En 1918. Le genevois Gustave Ador fut élu président de la Confédération pour l’année 1919 alors qu’il venait d’entrer au Conseil fédéral quelques mois plus tôt. Des considérations de politique extérieure expliquent cette exception. L’élection au Conseil fédéral de cet homme de plus de 70 ans, représentant du petit parti libéral, pouvait déjà être comprise comme un signal à l’attention de la France et de la Grande-Bretagne en raison des sympathies pro-allemandes que le gouvernement suisse, et en particulier le chef du département des affaires étrangères Arthur Hoffmann, avait manifestées pendant la Première Guerre mondiale. L’élection de Gustave Ador, vieil ami de la France, se révéla bénéfique après la fin de la guerre et la défaite de l’Empire allemand. C’est notamment grâce lui que Genève fut choisi pour accueillir le siège principal de la Société des Nations, l’ancêtre de l’ONU. À la fin de 1919, Gustave Ador quitta déjà le Conseil fédéral et redevint président du CICR.
En chiffres absolus, deux socialistes du nord-ouest de la Suisse caracolent en tête : Hans-Peter Tschudi (BS) et Willi Ritschard (SO) ont chacun été élus avec 213 voix par l’Assemblée fédérale en 1970 et 1978. Dans les années 1970, le président de la Confédération était généralement bien voire très bien élu. Les chiffres ne sont cependant pas toujours comparables : si le Conseil national compte 200 sièges depuis 1967, leur nombre avait parfois été largement inférieur dans l’histoire de l’État fédéral.

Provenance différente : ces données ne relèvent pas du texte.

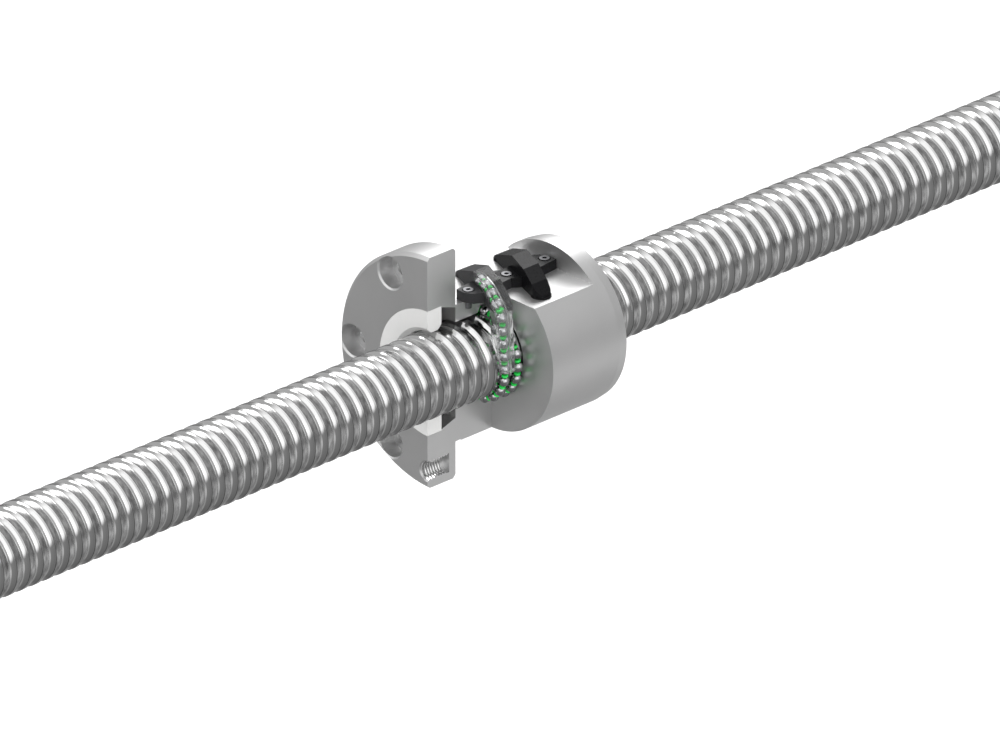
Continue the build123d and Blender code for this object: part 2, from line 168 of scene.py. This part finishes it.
def clear_plastic(name, tone, roughness):
    """Clear moulded plastic, seen through, with faint flow marks."""
    material, tree, shader, vector = new_material(name)
    flow = add_noise(tree, vector, (180.0, 180.0, 700.0))
    tree.links.new(add_colour(tree, flow, tone, (1.0, 1.0, 1.0)), shader.inputs["Base Color"])
    rough = add_range(tree, flow, roughness, roughness + 0.06)
    tree.links.new(rough, shader.inputs["Roughness"])
    shader.inputs["IOR"].default_value = 1.2
    shader.inputs["Transmission Weight"].default_value = 0.95
    add_bump(tree, flow, shader, 0.3, 0.0002)
    return material


TURNED = (4000.0, 60.0, 60.0)
looks = {
    "nut_steel": metal("nut_steel", (0.68, 0.68, 0.68), 0.38, TURNED, 0.02, 0.02, pure=0.85),
    "crest_steel": metal(
        "crest_steel", (0.46, 0.46, 0.46), 0.2, (2600.0, 200.0, 200.0), 0.4, 0.06,
        cloud=(900.0, 350.0, 350.0), mottle=0.2,
    ),
    # Near-black steel for the chamfer at the groove's +X edge: painted shade, standing in for the
    # dark shadowed line along that edge of the groove
    "edge_steel": metal("edge_steel", (0.14, 0.14, 0.14), 0.4, TURNED),
    "groove_steel": metal("groove_steel", (0.74, 0.74, 0.74), 0.1, (1500.0, 80.0, 80.0), 0.05),
    "journal_steel": metal("journal_steel", (0.74, 0.74, 0.74), 0.22, (900.0, 120.0, 120.0), 0.1),
    "spring_steel": metal("spring_steel", (0.2, 0.2, 0.21), 0.4, (300.0, 300.0, 300.0)),
    "bright_steel": metal("bright_steel", (0.2, 0.2, 0.21), 0.34, (300.0, 300.0, 300.0)),
    "ball_steel": metal("ball_steel", (0.5, 0.5, 0.51), 0.06, (200.0, 200.0, 200.0), 0.02, 0.03),
    "wiper_plastic": plastic("wiper_plastic", (0.84, 0.84, 0.83), 0.5),
    "black_plastic": plastic("black_plastic", (0.008, 0.008, 0.009), 0.3, 0.003, gloss=1.2),
    "grey_plastic": plastic("grey_plastic", (0.04, 0.04, 0.042), 0.35, gloss=1.3),
    "spacer_plastic": plastic("spacer_plastic", (0.03, 0.88, 0.12), 0.4, 0.02),
    "clear_plastic": clear_plastic("clear_plastic", (0.92, 0.94, 0.94), 0.02),
}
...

En tout état de cause, un autre Bâlois, le radical Ernst Brenner, avait affolé les compteurs bien des années plus tôt en obtenant 186 suffrages sur 192, soit 96,9 % des voix, pour sa deuxième année de présidence en 1908. Avec 173 voix sur 180 (96, 1 %), le radical thurgovien Adolf Deucher n’avait pas non plus dû rougir de son élection pour l’année 1903.